老師オグチの家電カンフー
日本人に必要なのは働き方改革より、お風呂改革だろう~超優越感に浸れるお風呂を体験
2018年9月19日 06:30
豪邸訪問みたいな番組があるじゃないですか。豪華なリビングや綺麗なキッチン、機能的な間取りなどを見せられても、すっぱいブドウ理論で「べっ、べつに羨ましくなんかないやい」と思うのですが、バスルームが快適そうなことだけは、素直に羨ましいです。
なぜそう思うのか考えてみました。自宅に人を招くこともないですし、最低限のスペースと快適性があればいいはずです(それすら現状は不満ですが)。しかし、疲れているせいなのか、心身ともにリラックスできる場所は欲しい。それが、お風呂というわけです。世のお父さん方が、一人きりで心から落ち着ける空間は、お風呂だけなのかもしれません。
前振りが長くなりましたが、この連載で、シャワートイレを頭にかぶってたら、LIXILさんから連絡がありました。怒られるかと思ったら、最新のシステムバスルーム「SPAGE(スパージュ)」を体験しませんかというお誘いでした。
都内の秘密の施設に着くと、名刺交換も早々に服を脱いでお風呂に入る。これ自体、なかなかない経験。お帰りなさいご主人様、お風呂をどうぞ状態です。
腰のあたりに当たるジェットバスや、首・肩にお湯が流れる「アクアフィール(肩湯)」、天井からお湯が肩や頭に落ちてくる「アクアタワー(打たせ湯)」など、30分ぐらいひとりで好きなように過ごしました。スーパー銭湯的な施設が好きで、よく利用するのですが、それとはまた違いますね。当たり前ですが、家のお風呂なので、パーソナル感があります。
ジェットバスは音も静かで、備え付けられたテレビを鑑賞する邪魔になりません。テレビをつけると、平日の昼間だったので、下世話なワイドショーが流れていました。お風呂に浸かりながらスポーツ界のパワハラなどを見るのもまた格別です。あ~、世間の人々は大変だが、それにくらべて今の自分のなんと優雅なことよ、と。お風呂ひとつで、ここまで人間は優越感に浸れるもんなんですね。
肩湯はただ、気持ちいいだけでなく、お風呂での悩みが解決されています。半身浴までいなかくても、お湯が少なめだと肩が冷えやすいですが、かけ湯の機能があることで、肩や首まであたたまる。首まで浸かろうとお湯をいっぱいにはると、水圧が体の負担になるし、少ない湯量で無理な体勢で肩を浸けるなんてこともしなくていい。半身浴をする人には、とくにぴったりです。
照明の調光機能もあって、寝る前はリラックスできるよう暗めで暖色に、朝風呂なら明るめで寒色にして身体を活動モードにという具合に、気分も変えられます。

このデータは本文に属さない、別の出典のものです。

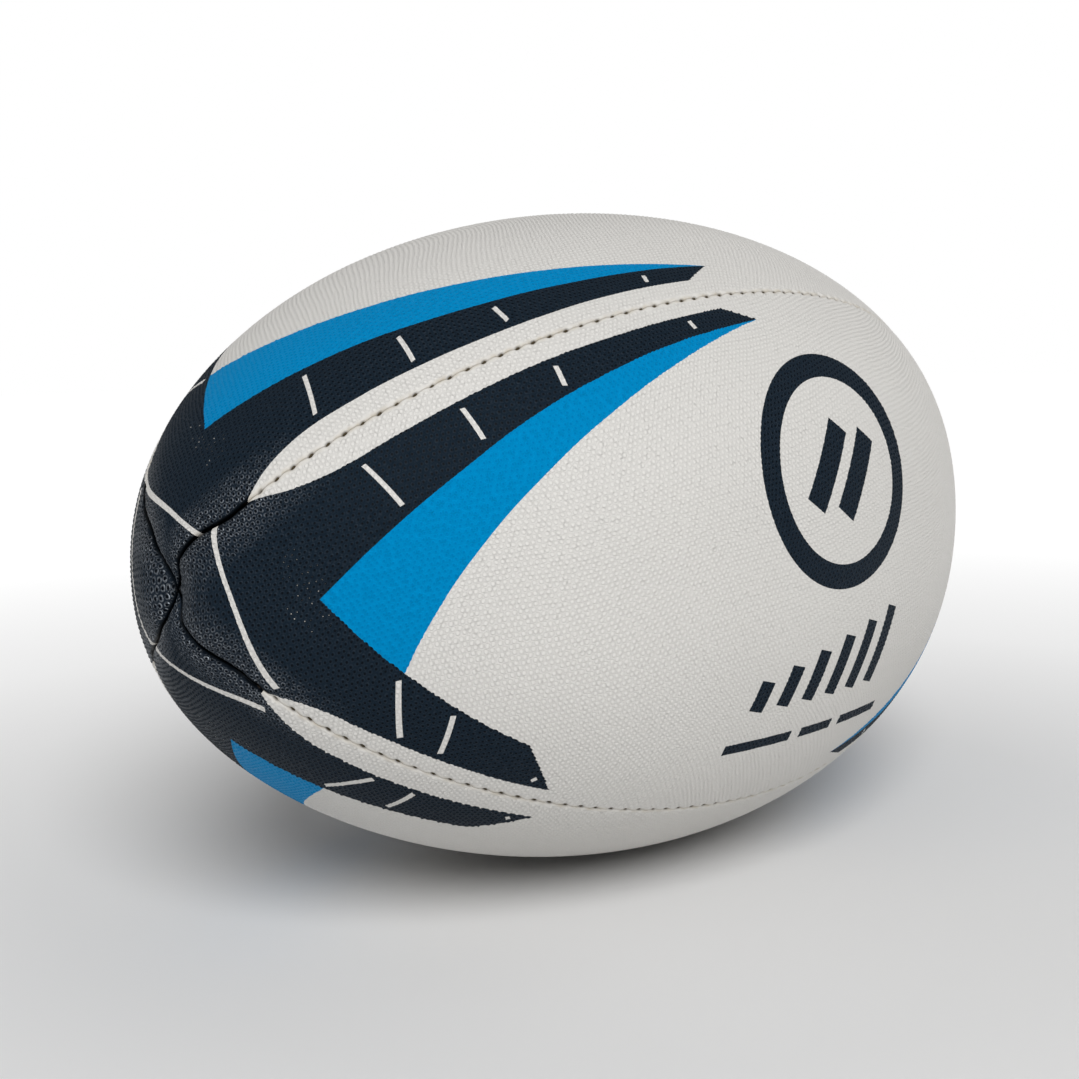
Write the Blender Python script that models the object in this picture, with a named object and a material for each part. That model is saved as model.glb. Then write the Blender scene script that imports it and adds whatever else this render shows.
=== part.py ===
"""A size 5 rugby ball, opened up into the pieces that it is sewn and moulded from.

Four pimpled rubber panels, each on two plies of cloth, are sewn edge to edge with their margins turned
in. A rubber bladder fills them, and its valve comes out through the middle of the top panel.

The long axis is X, the valve is at +Z, and the origin is the middle of the ball. Angles round the long
axis are measured from the middle of a panel, so its two seams lie at plus and minus PANEL_HALF_ANGLE.
Depths are measured from the outer surface, inwards along its normal.
"""

import math

import bmesh
import bpy
from mathutils import Vector

# The outer shape
HALF_LENGTH = 0.147
HALF_WIDTH = 0.0927
END_EXPONENT = 1.763  # 2 would be an ellipse, and less is more pointed
SEAM_RIDGE = 0.018  # share of the radius by which seams stand out and panel middles lie in
END_SINK = 0.0046  # how far the point where the four tips meet is drawn in
END_SINK_RADIUS = 0.007

# The laminate: depth of each layer's outer and inner face
PANEL_HALF_ANGLE = math.radians(45)
CLEARANCE = 0.0003
COVER_THICKNESS = 0.0014
PLY_THICKNESS = 0.0005
OUTER_PLY_DEPTH = COVER_THICKNESS + CLEARANCE
INNER_PLY_DEPTH = OUTER_PLY_DEPTH + PLY_THICKNESS + CLEARANCE
LINING_DEPTH = INNER_PLY_DEPTH + PLY_THICKNESS

# The turned-in margins
SEAM_GAP = 0.0002  # from the seam's plane to the margin on each side of it
FOLD_RADIUS = 0.0034
MARGIN_DEPTH = 0.005
TIP_FOLD_SHARE = 0.66  # near a tip the fold takes this share of the panel's half width
THREAD_RADIUS = 0.00035
THREAD_DEPTH = 0.0016
END_STITCH_RADIUS = 0.0024
END_STITCH_HALF_HEIGHT = 0.0011
END_STITCH_DEPTH = 0.0022

# The bladder
BLADDER_THICKNESS = 0.0008
BLADDER_DEPTH = LINING_DEPTH + 0.0011
BLADDER_SEAM_DEPTH = MARGIN_DEPTH + 0.0004
BLADDER_TIP_DEPTH = MARGIN_DEPTH + 0.0006
BLADDER_VALVE_DEPTH = 0.0054

# The valve, with heights below the top of the ball
VALVE_RECESS = 0.0005
PATCH_TOP = 0.0046
PATCH_THICKNESS = 0.0005
PATCH_RADIUS = 0.012
FLANGE_TOP = 0.0069
FLANGE_THICKNESS = 0.0011
FLANGE_RADIUS = 0.010
SLEEVE_RADIUS = 0.0030
SLEEVE_TUBE_RADIUS = 0.0044
SLEEVE_LENGTH = 0.0175
BORE_RADIUS = 0.0019
CORE_RADIUS = BORE_RADIUS - CLEARANCE
CORE_RECESS = 0.0002
CORE_LENGTH = 0.0168
CORE_TAPER = 0.0030
CORE_TIP_RADIUS = 0.0009
NEEDLE_RADIUS = 0.0005
NEEDLE_DEPTH = 0.0120

# The mesh
MIDDLE_ANGLE = math.radians(66)  # rows are evenly spaced up to this angle
LAYER_STATIONS = 6  # rows from the middle to MIDDLE_ANGLE, in the layers that nothing shows
NEAR_TIP_ANGLES = (math.radians(76), math.radians(83.4))
TIP_ANGLE = math.radians(87.2)
FACE_STEPS = 6  # across a panel, between its two folds
COVER_FINENESS = 2  # the cover splits each of those steps in two, so inner layers never reach out to it
TURNED_STEPS = 24
DERIVATIVE_STEP = 1e-4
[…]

こりゃ、テレビのお宅訪問が来たら、嬉々として説明しだすやつです。
どんな人が買われているのか聞いたところ、中心は50代から60代。マンションよりは戸建てが多く、リフォームを機に導入するケースが多いと言います。お風呂のサイズは、戸建てでもマンションでもおおむね規格が決まっており、ほとんどの家なら対応可能だそう。
気になるお値段は、1坪サイズで130万円台から。軽自動車1台分ぐらい。スーパー銭湯の入浴料が1,300円とすると1,000回分。そう考えると、数年で元が取れそうです。
しかし、この原稿を書いている今、ものすごい肩が凝っていて痛いです。あの肩湯にあたりたいなぁ……。マジ「SPAGE」のある家が憎いです。